Por este verano, se acabó la pesca. Algún que otro optimista aún pasa ratos a la vera del río, no sé bien si pescando salmones, o tal vez un resfriado con categoría de gripe porcina, que dicen que ya ha llegado hasta el pueblo. Pero lo que soy yo, me he retirado; por este verano, y hasta quién sabe cuando, porque la etapa de Alaska ya va tocando a su fin.
El primer verano que pasé aquí, el proceso de la pesca de subsistencia y el consiguiente ahumado, lo hizo mayoritariamente David, acompañado de su amigo David. Sí, medio pueblo se llama David, son así de originales. Con la excusa de Naím, que de aquella tenía poco más de un añito, me libré de pasarme horas y horas limpiando pescado a la orilla del río, con las manos congeladas y devorada por los mosquitos. No me hacía mucha gracia el plan, lo confieso, y es que de aquella yo aún era una chica de ciudad. El segundo verano, aunque ya bastante más asilvestrada, los mosquitos pudieron de nuevo conmigo y huí despavorida con mi niño a mi paraíso de la costa gallega. Ahí al menos los mosquitos salen a horas decentes y no incordian demasiado. Cuando regresé disfruté mucho pescando, pero el trabajo duro del ahumado ya lo habían hecho de nuevo los Davides. Este tercer verano, en cambio, me lo tragué enterito y confieso que lo disfruté como una enana, con mosquitos y todo. Lo cual me hace preguntarme si volveré a ser alguna vez la chica de ciudad que yo era hace tres años.
En esta zona de la Alaska rural, a la que por cierto y dicho sea de paso, "Españoles en el Mundo" no quiso acercarse por quedarles un poquito a desmano de la zona civilizada, puedes legalmente hacer lo que llaman pesca de subsistencia. Así que una preciosa tarde de Julio, salimos con Mike y su novia al río a pescar. Mientras se soltaba la red desde el barco, nos dejamos llevar río abajo por la corriente. La red poco a poco iba dando saltitos, uno por cada pobre salmón que había acabado literalmente en nuestras redes. Cuando nos pareció que la red botaba lo suficiente comenzamos a recogerla y desenmarañar el caos de peces e hilo que subía del agua. Regresamos a casa contentos con una veintena larga de salmones variados, y un salmonazo King, apodado "El Monstruo”, que doblaba a todos los demás en tamaño. Era el más grande que había visto hasta entonces y tuve el honor de hacerle los honores.

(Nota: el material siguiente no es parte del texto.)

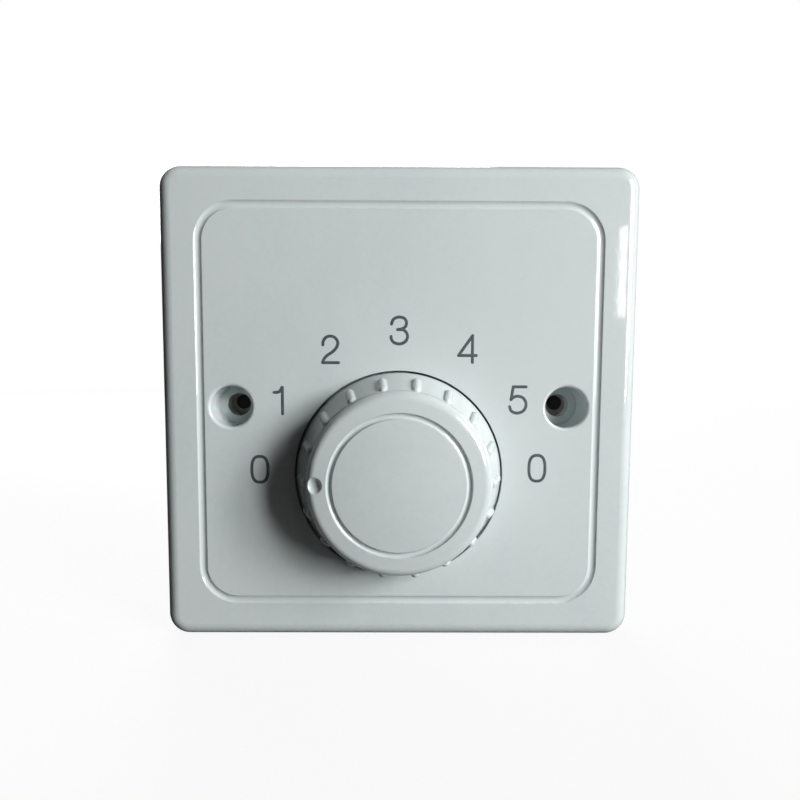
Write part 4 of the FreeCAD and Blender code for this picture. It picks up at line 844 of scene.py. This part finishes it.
def add_floor(stage):
    """A round floor under the plate's lower edge, with rings that widen outward."""
    mesh = bmesh.new()
    height = PLATE_LOW.z - FLOOR_DROP
    angles = [2 * math.pi * step / FLOOR_SIDES for step in range(FLOOR_SIDES)]
    rings = []
    for ring in range(1, stage.facets + 1):
        radius = FLOOR_RADIUS * (ring / stage.facets) ** 2
        rings.append(
            [mesh.verts.new((radius * math.cos(a), radius * math.sin(a), height)) for a in angles]
        )
    mesh.faces.new(rings[0])
    for inner, outer in zip(rings, rings[1:]):
        for step in range(FLOOR_SIDES):
            following = (step + 1) % FLOOR_SIDES
            mesh.faces.new((inner[step], outer[step], outer[following], inner[following]))
    finish = Finish("floor_paper")
    tooth = finish.noise(0.0012, 4, 0.6)
    finish.colour(tooth, (0.3, shade(stage.floor, 0.985)), (0.7, stage.floor))
    finish.rough(finish.span(tooth, 0.85, 0.95))
    finish.relief(tooth, 0.00002, 0.00005)
    path = finish.add("ShaderNodeLightPath")
    shown = finish.add("ShaderNodeMath", operation="MAXIMUM")
    finish.link(path.outputs["Is Camera Ray"], shown.inputs[0])
    finish.link(path.outputs["Is Transmission Ray"], shown.inputs[1])
    away = finish.add("ShaderNodeVectorMath", operation="LENGTH")
    finish.link(finish.place, away.inputs[0])
    level = finish.add("ShaderNodeMath", operation="MULTIPLY")
    finish.link(shown.outputs[0], level.inputs[0])
    spread = finish.span(
        away.outputs["Value"], stage.glow, 1.0, FLOOR_GLOW_NEAR, FLOOR_GLOW_FAR
    )
    finish.link(spread, level.inputs[1])
    glow = finish.add("ShaderNodeEmission", {"Color": (*WHITE, 1)})
    finish.link(level.outputs[0], glow.inputs["Strength"])
    total = finish.add("ShaderNodeAddShader")
    finish.link(finish.shader.outputs[0], total.inputs[0])
    finish.link(glow.outputs[0], total.inputs[1])
    finish.link(total.outputs[0], finish.tree.nodes["Material Output"].inputs["Surface"])
    floor = add_piece("studio_floor", mesh, finish.material, smooth=False)


def ground_finish(name, dark, light):
    """Rough plaster or metal in the shade behind the plate; also used near-black as painted shade.
    """
    finish = Finish(name)
    tooth = finish.noise(0.0007, 4, 0.6)
    finish.colour(tooth, (0.3, dark), (0.7, light))
    finish.rough(finish.span(tooth, 0.8, 0.95))
    finish.relief(tooth, 0.00003)
    return finish.material


def add_disc(name, middle, radius, material):
    """A disc that faces the room, with a slightly uneven rim."""
    mesh = bmesh.new()
    rim = []
    for step in range(DISC_SIDES):
        angle = 2 * math.pi * step / DISC_SIDES
        reach = radius * (1 + DISC_WAVE * math.sin(DISC_WAVES * angle))
        offset = Vector((reach * math.cos(angle), 0, reach * math.sin(angle)))
        rim.append(mesh.verts.new(middle + offset))
    mesh.faces.new(rim)
    add_piece(name, mesh, material, smooth=False)


def add_wall_patches():
    """The wall box's lug that shows through each screw hole, with near-black discs as painted
    shade: one on the lug for its bore, one behind it for the hole seen from behind.
    """
    ground = ground_finish("box_lug", (0.27, 0.24, 0.21), (0.42, 0.37, 0.33))
    # Near-black finish: painted shade for the lug's bore and for the hole seen from behind
    dark = ground_finish("painted_bore_shade", (0.006, 0.005, 0.005), (0.02, 0.016, 0.014))
    for side, name in ((-1, "left"), (1, "right")):
        hole = Vector((side * HOLE_PITCH / 2, 0, 0))
        add_disc("box_lug_" + name, hole + Vector((0, LUG_DEPTH, 0)), LUG_RADIUS, ground)
        # A near-black disc just behind the lug: painted shade in the hole seen from behind
        add_disc("painted_back_shade_" + name, hole + Vector((0, BACK_SHADE_DEPTH, 0)), LUG_RADIUS, dark)
        # A near-black disc on the lug: painted shade where its bore is
        add_disc("painted_bore_shade_" + name, hole + Vector(BORE_SHADE_OFFSET), BORE_SHADE_RADIUS, dark)


def add_lamp(name, place, aim, size, power, colour):
    """A rectangular soft lamp that faces a point."""
    data = bpy.data.lights.new(name, "AREA")
    data.shape = "RECTANGLE"
    data.size, data.size_y = size
    data.energy = power
    data.color = colour
    lamp = bpy.data.objects.new(name, data)
    lamp.location = place
    lamp.rotation_mode = "QUATERNION"
    lamp.rotation_quaternion = (Vector(aim) - Vector(place)).to_track_quat("-Z", "Y")
    bpy.context.scene.collection.objects.link(lamp)


def add_window(stage):
    """A window of two panes on the right, and the strip of it that the plate's border mirrors."""
    place = Vector(WINDOW_PLACE)
    aim = Vector((0, PLATE_FACE, KNOB_AXIS.z / 2))
    sideways = (place - aim).cross(Vector((0, 0, 1))).normalized()
    across = sideways * PANE_ASIDE - Vector((0, 0, PANE_DROP))
    for name, offset in (("pane_near", across), ("pane_far", -across)):
        add_lamp(name, place + offset, aim + offset, PANE_SIZE, stage.key / 2, PANE_WHITE)
    border = Vector((STRIP_AIM[0], PLATE_FACE, STRIP_AIM[1]))
    add_lamp("window_strip", STRIP_PLACE, border, STRIP_SIZE, stage.strip, WHITE)


def set_world(stage):
    """White to the camera, dim to reflections, and a low warm fill for the rest."""
    world = bpy.data.worlds.new("studio")
    world.use_nodes = True
    tree = world.node_tree

    def combine(operation, first, second):
        """A math node, with its output."""
        node = tree.nodes.new("ShaderNodeMath")
        node.operation = operation
        tree.links.new(first, node.inputs[0])
        tree.links.new(second, node.inputs[1])
        return node.outputs[0]

    path = tree.nodes.new("ShaderNodeLightPath").outputs
    place = tree.nodes.new("ShaderNodeTexCoord")
    side = tree.nodes.new("ShaderNodeVectorMath")
    side.operation = "DOT_PRODUCT"
    side.inputs[1].default_value = BRIGHT_SIDE
    tree.links.new(place.outputs["Generated"], side.inputs[0])
    soft = tree.nodes.new("ShaderNodeMapRange")
    ends = {"From Min": 0.0, "From Max": 0.9, "To Min": 0.05, "To Max": 0.2}
    for key, value in ends.items():
        soft.inputs[key].default_value = value
    tree.links.new(side.outputs["Value"], soft.inputs["Value"])
    shiny = combine("MAXIMUM", path["Is Glossy Ray"], path["Is Transmission Ray"])
    mirrored = combine("MULTIPLY", shiny, soft.outputs[0])
    seen = combine("MAXIMUM", path["Is Camera Ray"], mirrored)
    level = tree.nodes.new("ShaderNodeMath")
    level.operation = "MAXIMUM"
    level.inputs[1].default_value = stage.fill
    tree.links.new(seen, level.inputs[0])
    tint = tree.nodes.new("ShaderNodeMix")
    tint.data_type = "RGBA"
    tint.inputs[6].default_value = (*WHITE, 1)
    tint.inputs[7].default_value = BOUNCED_WARM
    tree.links.new(path["Is Diffuse Ray"], tint.inputs[0])
    glow = tree.nodes["Background"]
    tree.links.new(level.outputs[0], glow.inputs["Strength"])
    tree.links.new(tint.outputs[2], glow.inputs["Color"])
    bpy.context.scene.world = world


def add_camera(stage):
    """The camera in front of the plate, where the picture was taken from."""
    pitch, yaw, roll = stage.pitch, stage.yaw, stage.roll
    flat = math.cos(pitch)
    ahead = Vector((math.sin(yaw) * flat, math.cos(yaw) * flat, -math.sin(pitch)))
    level = Vector((math.cos(yaw), -math.sin(yaw), 0))
    upright = level.cross(ahead)
    right = level * math.cos(roll) + upright * math.sin(roll)
    top = upright * math.cos(roll) - level * math.sin(roll)
    data = bpy.data.cameras.new("camera")
    data.lens = stage.lens
    data.sensor_width = SENSOR_WIDTH
    data.shift_x = stage.shift
    data.clip_start = NEAREST
    data.clip_end = FARTHEST
    camera = bpy.data.objects.new("camera", data)
    place = Vector((stage.across, 0, stage.up)) - ahead * stage.distance
    turn = Matrix((right, top, -ahead)).transposed().to_4x4()
    camera.matrix_world = Matrix.Translation(place) @ turn
    bpy.context.scene.collection.objects.link(camera)
    bpy.context.scene.camera = camera


class FANSWITCH_OT_stage(bpy.types.Operator):
    """Set up the floor, the lamps, the white surround and the camera"""

    bl_idname = "fan_switch.stage"
    bl_label = "Stage"

    def execute(self, context):
        stage = context.scene.fan_switch_stage
        context.scene.view_settings.view_transform = "Standard"
        add_floor(stage)
        add_wall_patches()
        set_world(stage)
        add_window(stage)
        add_lamp("back_lamp", BACK_PLACE, BACK_AIM, BACK_SIZE, stage.back, WHITE)
        add_camera(stage)
        return {"FINISHED"}


class FANSWITCH_PT_pieces(bpy.types.Panel):
    """Lists what can be finished, with its settings"""

    bl_label = "Fan speed switch"
    bl_idname = "FANSWITCH_PT_pieces"
    bl_space_type = "VIEW_3D"
    bl_region_type = "UI"
    bl_category = "Fan switch"

    def draw(self, context):
        for operator in OPERATORS:
            self.layout.operator(operator.bl_idname)
        for title, name, group in SETTINGS:
            box = self.layout.box()
            box.label(text=title)
            for key in group.__annotations__:
                box.prop(getattr(context.scene, name), key)


SETTINGS = (
    ("Mouldings", "fan_switch_moulding", MouldingSettings),
    ("Dial", "fan_switch_dial", DialSettings),
    ("Metals", "fan_switch_metal", MetalSettings),
    ("Winding and leads", "fan_switch_winding", WindingSettings),
    ("Stage", "fan_switch_stage", StageSettings),
)
OPERATORS = (
    FANSWITCH_OT_plate,
    FANSWITCH_OT_knob,
    FANSWITCH_OT_dial,
    FANSWITCH_OT_step_switch,
    FANSWITCH_OT_choke,
    FANSWITCH_OT_terminals,
    FANSWITCH_OT_leads,
    FANSWITCH_OT_housing,
    FANSWITCH_OT_stage,
)


def register():
    """Add the settings, the operators and the panel."""
    for _, name, group in SETTINGS:
        bpy.utils.register_class(group)
        setattr(bpy.types.Scene, name, PointerProperty(type=group))
    for operator in OPERATORS:
        bpy.utils.register_class(operator)
    bpy.utils.register_class(FANSWITCH_PT_pieces)


def unregister():
    """Take them away again."""
    bpy.utils.unregister_class(FANSWITCH_PT_pieces)
    for operator in reversed(OPERATORS):
        bpy.utils.unregister_class(operator)
    for _, name, group in reversed(SETTINGS):
        delattr(bpy.types.Scene, name)
        bpy.utils.unregister_class(group)


def main():
    """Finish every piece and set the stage."""
    register()
    bpy.ops.fan_switch.plate()
    bpy.ops.fan_switch.knob()
    bpy.ops.fan_switch.dial()
    bpy.ops.fan_switch.step_switch()
    bpy.ops.fan_switch.choke()
    bpy.ops.fan_switch.terminals()
    bpy.ops.fan_switch.leads()
    bpy.ops.fan_switch.housing()
    bpy.ops.fan_switch.stage()


if __name__ == "__main__":
    main()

Nos organizamos bien, cual fábrica de producción en serie. Comenzamos entre tres a destripar y filetear, mientras David ultimaba los detalles logísticos de las siguientes partes del proceso.
Mientras unos cortábamos en tiras, otros atábamos una tira a cada extremo de un cordel. Y de ahí, de cabeza a la salmuera. Eso sí, una vez encontrado el punto justo de azúcar y sal, ese donde flota la patata en el agua. Un par de minutos a remojo y a colgarlas de unas ramas que luego subimos directamente cerca del techo del ahumadero. Las ramas van colocadas a una altura tal, que si entrase un oso de tamaño medio, teóricamente no alcanzaría a robarnos la despensa. Y es que los osos ladrones no son cosa nada infrecuente por estos lares.
Pescar no sé cuando volveré a pescar, pero sí sé que es una de las cosas que más echaré de menos de Alaska. Tal vez algun día vuelva a hacerlo, pero sé que después de la abundancia de este río, cualquier otro me va a parecer poca cosa.
Si vuelvo a pescar algún día, será realmente una lección que me ayudará a seguir disfrutando de las cosas pequeñas de la vida.